Let's set the scene: As with many dreams, the room itself pretty strongly resembled my one-room apartment, but had expanded out to a somewhat gigantic one-room condo. All the hallways were bigger, there was a small hot-tub sized pool in the center (brewing like a cauldron), and all the windows and doors were much larger and more open. I felt empty and vulnerable, for some reason.

And then the horror started. The room darkened somewhat. Some of the lights in the room flickered a few times and then went to black for no apparent reason. Sometimes I would catch lights going off and right before they did, in that pregnant darkness not yet attained, I would see a figure shrouded in black. I would see this figure just briefly enough to have doubt to its existence, just starkly enough to have no doubt that - whether it existed or not - something was happening and I didn't want to be around when this process reached its culmination. I decided - as I saw street lights from outside flickering out with just the same horror - to control what I could. I closed all my windows and doors and then their blinds if possible. Right before I was able to close the last screen door, Steve Nash appeared outside the sliding door, apparently to help me.

That's right, Steve Nash.

So, yeah. I was having a horrible nightmare with apparitions haunting and then darkening my apartment, bringing my apartment slowly into total, hopeless, horrifying darkness. In the middle of this horrifying dreamscape that had consumed my apartment, diminutive point guard Steve Nash had appeared outside my door waiting to get inside. Now, Steve's chipmunk-esque face definitely had an eerie blue glow, but it was definitely Nash. I let him in without thought or care. Immediately the single light outside flickered and went out, leaving the incorporeal, nebulous, shrouded-in-black figure just 20 feet from my apartment. I slammed the door and closed the blinds. As I recall, Steve Nash didn't say anything. The few remaining lights were flickering out.

So I pushed a button on the hot tub (remember, the cauldron) which turned the unlit water into a well-lit, glowing pillar of pale blue light. This light, pale and insufficient, was the culmination of my desperate attempt to impose order on this nightmare. But in fact, this light was the start of the final unraveling of the dream. For -- as the few lights other than the cauldron's flickered into darkness, leaving its shrouded spiritual moths -- the center of the cauldron began to brew and spin, and from the center emerged this same figure rising first as random interruptions of the blue with black and then as a full, coherent figure with a totally pale face and a monstrous body that appeared to be shrouded in black clothes. I totally panicked and tried to get away from the figure, but the doors wouldn't open. Steve Nash - having an aura of blue identical to the hot-tub's - went for some reason into the cauldron and the figure consumed him into the tub. I, presumably, was next to be consumed. Paralyzed by fear, I tried in vain to get to the console and turn the cauldron's blue light off. But I couldn't.

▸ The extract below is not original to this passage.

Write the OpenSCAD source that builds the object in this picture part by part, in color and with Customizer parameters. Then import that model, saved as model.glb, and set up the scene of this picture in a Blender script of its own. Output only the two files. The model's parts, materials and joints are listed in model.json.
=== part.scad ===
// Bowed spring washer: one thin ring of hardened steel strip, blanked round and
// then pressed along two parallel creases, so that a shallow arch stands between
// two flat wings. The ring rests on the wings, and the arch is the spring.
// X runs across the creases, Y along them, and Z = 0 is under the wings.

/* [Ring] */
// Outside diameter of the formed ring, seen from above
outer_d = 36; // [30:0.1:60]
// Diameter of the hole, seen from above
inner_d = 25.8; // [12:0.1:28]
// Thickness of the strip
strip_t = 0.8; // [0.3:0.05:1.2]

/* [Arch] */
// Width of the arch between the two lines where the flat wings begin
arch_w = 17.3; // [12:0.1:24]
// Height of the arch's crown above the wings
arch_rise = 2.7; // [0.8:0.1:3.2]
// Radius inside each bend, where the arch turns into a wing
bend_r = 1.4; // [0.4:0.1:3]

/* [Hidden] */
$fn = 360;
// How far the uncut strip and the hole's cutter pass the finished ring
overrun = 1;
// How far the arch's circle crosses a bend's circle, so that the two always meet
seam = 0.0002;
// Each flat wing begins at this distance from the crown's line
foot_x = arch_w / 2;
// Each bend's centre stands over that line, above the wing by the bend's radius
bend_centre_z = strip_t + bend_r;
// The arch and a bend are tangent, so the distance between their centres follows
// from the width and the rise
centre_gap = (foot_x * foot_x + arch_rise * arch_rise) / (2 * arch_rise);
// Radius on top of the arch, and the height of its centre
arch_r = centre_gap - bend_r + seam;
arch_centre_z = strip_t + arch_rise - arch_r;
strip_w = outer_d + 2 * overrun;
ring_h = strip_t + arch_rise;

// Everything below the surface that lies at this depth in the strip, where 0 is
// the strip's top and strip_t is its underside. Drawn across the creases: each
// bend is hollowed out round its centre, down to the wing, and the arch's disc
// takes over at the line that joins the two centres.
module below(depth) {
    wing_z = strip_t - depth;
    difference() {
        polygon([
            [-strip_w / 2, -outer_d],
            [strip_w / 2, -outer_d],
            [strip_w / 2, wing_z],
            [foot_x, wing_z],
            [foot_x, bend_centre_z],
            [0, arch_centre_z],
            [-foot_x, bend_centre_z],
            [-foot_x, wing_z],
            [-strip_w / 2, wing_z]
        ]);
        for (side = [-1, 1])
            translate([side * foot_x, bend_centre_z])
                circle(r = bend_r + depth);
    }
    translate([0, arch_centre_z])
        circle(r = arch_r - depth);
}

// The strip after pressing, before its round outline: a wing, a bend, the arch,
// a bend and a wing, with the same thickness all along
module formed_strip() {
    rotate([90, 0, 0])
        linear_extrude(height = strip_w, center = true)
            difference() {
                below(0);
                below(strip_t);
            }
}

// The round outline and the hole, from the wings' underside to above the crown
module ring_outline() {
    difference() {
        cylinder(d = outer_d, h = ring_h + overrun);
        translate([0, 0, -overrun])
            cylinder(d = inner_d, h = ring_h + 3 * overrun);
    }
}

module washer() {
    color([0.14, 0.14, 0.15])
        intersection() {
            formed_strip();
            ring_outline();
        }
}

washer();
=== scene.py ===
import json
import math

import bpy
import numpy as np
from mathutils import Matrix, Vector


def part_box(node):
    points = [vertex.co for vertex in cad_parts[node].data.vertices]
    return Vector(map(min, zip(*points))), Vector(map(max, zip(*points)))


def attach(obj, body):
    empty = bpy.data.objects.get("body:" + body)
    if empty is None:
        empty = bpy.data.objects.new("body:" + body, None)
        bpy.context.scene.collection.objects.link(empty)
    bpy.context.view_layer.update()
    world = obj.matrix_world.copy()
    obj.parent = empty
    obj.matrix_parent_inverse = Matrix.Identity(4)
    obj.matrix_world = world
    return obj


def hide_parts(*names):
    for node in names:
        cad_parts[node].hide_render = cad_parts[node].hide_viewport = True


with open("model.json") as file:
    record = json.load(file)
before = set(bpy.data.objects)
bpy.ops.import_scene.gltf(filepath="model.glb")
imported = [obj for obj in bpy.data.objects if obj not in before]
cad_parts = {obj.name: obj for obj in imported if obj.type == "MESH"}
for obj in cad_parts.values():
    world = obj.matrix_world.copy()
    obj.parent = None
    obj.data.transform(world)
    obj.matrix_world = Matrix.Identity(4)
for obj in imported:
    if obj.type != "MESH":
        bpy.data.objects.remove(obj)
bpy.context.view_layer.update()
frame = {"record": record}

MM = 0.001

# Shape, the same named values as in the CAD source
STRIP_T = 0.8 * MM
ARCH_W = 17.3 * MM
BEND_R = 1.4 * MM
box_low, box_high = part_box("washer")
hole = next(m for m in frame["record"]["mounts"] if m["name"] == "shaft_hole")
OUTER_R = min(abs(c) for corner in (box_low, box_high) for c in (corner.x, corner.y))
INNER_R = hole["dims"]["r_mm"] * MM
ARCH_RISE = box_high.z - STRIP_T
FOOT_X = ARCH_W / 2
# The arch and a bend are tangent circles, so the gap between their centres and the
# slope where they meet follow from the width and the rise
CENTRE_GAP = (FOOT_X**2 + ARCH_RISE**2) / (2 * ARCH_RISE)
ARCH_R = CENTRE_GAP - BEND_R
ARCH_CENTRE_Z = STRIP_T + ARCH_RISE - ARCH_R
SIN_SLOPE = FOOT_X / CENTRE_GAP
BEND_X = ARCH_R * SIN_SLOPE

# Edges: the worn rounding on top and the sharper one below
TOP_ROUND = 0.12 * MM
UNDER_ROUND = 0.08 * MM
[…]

I lay in darkness for what seemed like hours, mortified. Then the lights turned back on, Grant Hill came in through the big glass door, and he was laughing. It had all been an elaborate prank! It is important to note that he was wearing a Phoenix Suns jersey at this point. As, of course, was Steve Nash, as he left the hot tub, soaked, enjoying the spoils of the prank. Grant Hill spoke. "Haha, I can't believe you thought ghosts were real, Alex! Such a cad!" I laughed and laughed, and then I woke up, the nightmare conquered.

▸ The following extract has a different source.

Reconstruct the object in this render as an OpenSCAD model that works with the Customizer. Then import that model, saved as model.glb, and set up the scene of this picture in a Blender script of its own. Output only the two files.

But then I awoke to the reality that Steve Nash (and possibly Grant Hill, as well) were going to the Lakers.

• • •

A nightmare at its essence usually takes elements of the familiar and distorts it with the unfamiliar to create the sensation of the former changing into the latter. Good horror does the same. Death honestly doesn't scare me. But the change from life to death sure does. Injuries don't scare me, as you'd learn to deal with the result. But the process of going from healthy to unhealthy in an instant of total awareness without control does scare me. Darkness doesn't scare me. But the change of light, the change from safe to unsafe, the change from familiar to unfamiliar... that scares me. Quite a lot. The nightmare I had was the distortion of empty light into inhabited darkness, of Steve Nash into vacancy and worldly vapors and death.

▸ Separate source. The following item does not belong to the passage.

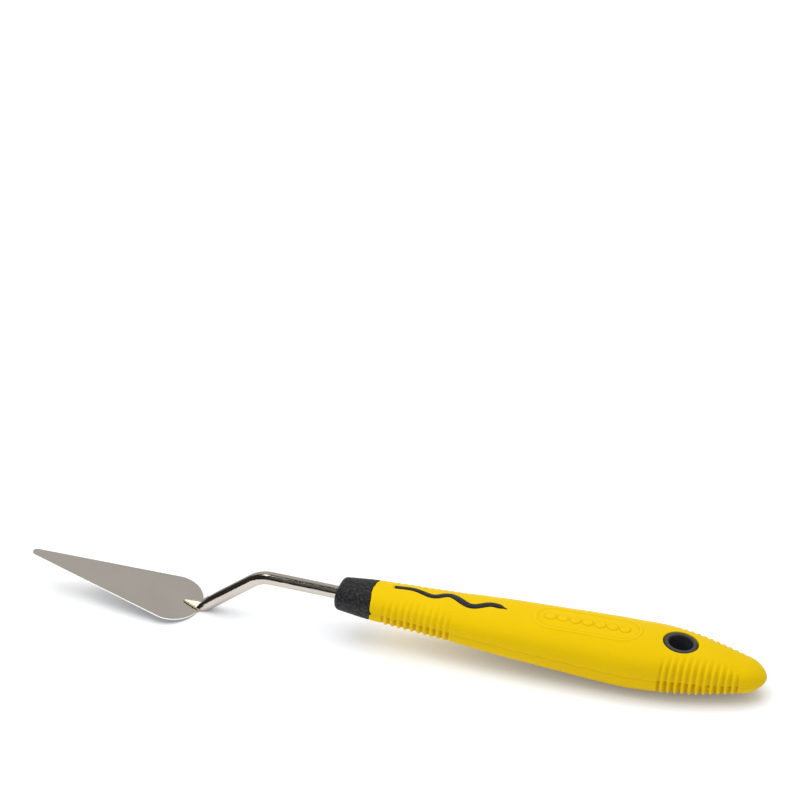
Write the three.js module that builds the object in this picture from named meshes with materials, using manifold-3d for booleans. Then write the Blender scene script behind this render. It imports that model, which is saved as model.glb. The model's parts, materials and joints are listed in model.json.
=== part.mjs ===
// A cranked palette knife: a spring-steel blade brazed to a bent rod, and a hard handle core with a
// soft grip moulded over it.
//
// Millimetres, +Z up, +Y across the tool. The blade tip points to -X and the butt to +X. The tool lies
// on its blade heel and on the belly of its grip, and the origin is the middle of its underside.
//
// The handle and the rod are drawn along the handle, with x = 0 at the nose face and +x to the butt.
// The blade is drawn in its own plane, with x = 0 at the end of its heel and the tip at -x.

import * as THREE from 'three';
import { mergeVertices } from 'three/addons/utils/BufferGeometryUtils.js';
import Module from 'manifold-3d';

const wasm = await Module();
wasm.setup();

const degrees = Math.PI / 180;

// Clearance left between moulded or resting pieces, and the thinner one in the brazed joint.
const GAP = 0.3;
const BRAZE_GAP = 0.15;

// Blade: two straight edges that would meet at a virtual apex, a round tip and an elliptical heel.
const BLADE_THICKNESS = 0.5;
const BLADE_TAPER = 12.5 * degrees; // each edge from the centre line
const APEX_TO_HEEL = 59.8;
const APEX_TO_TIP = 5.9;
const HEEL_LENGTH = 8.8; // heel ellipse, along the blade
const BLADE_ROOT = 6.3; // the free, bending part of the blade starts this far from the heel end

// Rod: straight tang in the handle, one crank, then down to the blade.
const ROD_RADIUS = 2;
const TANG_LENGTH = 48;
const NOSE_TO_CRANK = 24;
const CRANK_TO_HEEL = 23.9;
const CRANK_ANGLE = 39.8 * degrees;
const CRANK_RADIUS = 9;
const BLADE_ANGLE = 8 * degrees; // blade tip up, from the handle's axis
const WING = { x: 37, length: 6, span: 6.4, thickness: 1 }; // crimped ears that key the tang

// Tongue: the rod's end, ground to a pointed wedge that lies on the blade.
const TONGUE_LENGTH = 5.1;
const TONGUE_HALF_WIDTH = 1.95;
const TONGUE_NOSE = 0.3; // half width of its blunt point
const TONGUE_EDGE = 0.5; // thickness at its point
const TONGUE_SLOPE = 11 * degrees; // its ridge
const TONGUE_ROOF = 34 * degrees; // its two top facets, down from the ridge
const SCARF_X = -0.2; // where the ridge meets the steep facet cut into the rod
const SCARF_SLOPE = 57 * degrees;
const TONGUE_BACK = 1.6; // where its flanks end, inside the rod
const BRAZE_THICKNESS = 0.4;
const BRAZE_RIM = 0.6; // how far the braze shows around the tongue

// Handle: superellipse sections, always flatter than wide by one ratio.
const HANDLE_LENGTH = 128.3;
const THICKNESS_RATIO = 0.62;
const SECTION_POWER = 2.6;
const HALF_WIDTHS = [
  [0, 5.9], [11, 7.27], [30, 8.5], [50, 10.1], [70, 11.35], [90, 12.2],
  [100, 11.7], [108, 10.33], [115, 8.65], [121, 6.9], [HANDLE_LENGTH, 4.9],
];
const NOSE_RIM = 1.5; // rounding of the nose face
const BUTT_CAP = 5.8; // length of the rounded butt
const BUTT_RISE = { height: 0.65, from: 85, to: 105 }; // the centre line lifts towards the butt
const NOSE_LENGTH = 10.8; // hard core showing in front of the grip
const GRIP_WALL = 1.4;
const SPINE_END = 121.5;

// Ribs moulded on the grip's flanks; each set leaves the top and the belly smooth out to `bare`.
const RIB_HEIGHT = 0.4;
const RIB_FADE = 1.6;
const FRONT_RIBS = { first: 16.4, pitch: 2.02, count: 10, bare: () => 5.2 };
const REAR_RIBS = {
  first: 100,
  pitch: 1.99,
  count: 11,
  bare: (x) => Math.max(0.6, 9.4 - 0.5 * (x - 100)),
};

// Wave: a rib of the core that shows as an inlay on top of the grip. Turning points in plan.
const WAVE_TURNS = [
  [16.3, 2.2], [22.2, 2.5], [28.4, 0.6], [33.3, 2.6], [40.2, -1.15], [45.8, 1.25], [50.6, 0.35],
];
const WAVE_HALF_WIDTH = 0.95;
const WAVE_PROUD = 0.1;

// Hanging hole, lined by the core.
const HOLE_X = 102.5;
const HOLE_RADIUS = 3.6;
const BUSH_RADIUS = 5.1;
const BUSH_HALF_LENGTH = 6.6;
const BUSH_SLOPE = 6 * degrees; // its ends lean with the grip's surface

const SECTION_SIDES = 32;
const ROUND_SIDES = 24;

const bladeTop = BLADE_THICKNESS / 2;
const brazeBottom = bladeTop + BRAZE_GAP;
const tongueBottom = brazeBottom + BRAZE_THICKNESS + BRAZE_GAP;

// ---- Solids -------------------------------------------------------------------------------------

/** A closed geometry as a solid that can be cut and joined. */
function solid(geometry) {
  const bare = geometry.clone();
  bare.deleteAttribute('normal');
  bare.deleteAttribute('uv');
  const merged = mergeVertices(bare, 1e-4);
  return new wasm.Manifold(new wasm.Mesh({
    numProp: 3,
    vertProperties: new Float32Array(merged.attributes.position.array),
    triVerts: new Uint32Array(merged.index.array),
  }));
}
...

But the nightmare of Steve Nash - as I awoke - is now the change from Sun to Laker. A team we could root for to a team that most of us -- or at least myself -- ancestrally despise and viscerally root against. The change from Channing Frye and Marcin Gortat to Pau Gasol and Andrew Bynum. It turns out that -- as with LeBron -- Steve Nash without a ring is actually fundamentally different than Steve Nash with a ring. Something horrifying and grotesque and potent and assertive has to change in him (or at least the way we see him) in order for Steve Nash the Ringless to evolve into Steve Nash the Conquerer. Nothing we can do will stop it. We're not going to feel the horror of Steve Nash when he's in the West semifinals. Then it will merely be an exciting, engaging Laker team that we've lived through and become comfortable with (to whatever extent we can). No, we're feeling the pain in the transition right now, as we try to make that change from the familiar to the unfamiliar.

This is the change. This is the horror.

These are the days before dying, the blood before the clotting, the rapture before the end of time, the spinning of the handle bars before the fall, the fall before the first-aid, the three-quarter-mile of pedaling with open blood on knees and gear-shift oil in hands before the blessed oblivion of sleep. We're walking wounded in the night with zombies and friends in the distance, and from here we can't tell one from the other. Do we approach and hope for the best? Do we run and expect the worst? Or, having seen this one before, perhaps we acknowledge the nightmare, the change before us. Perhaps -- knowing there's no end to it -- we walk boldly into the night, seeking not consummation but mere merciful continuation in the pale blue street lights beside empty bars and parking lots, looking always for temporary escape and shelter.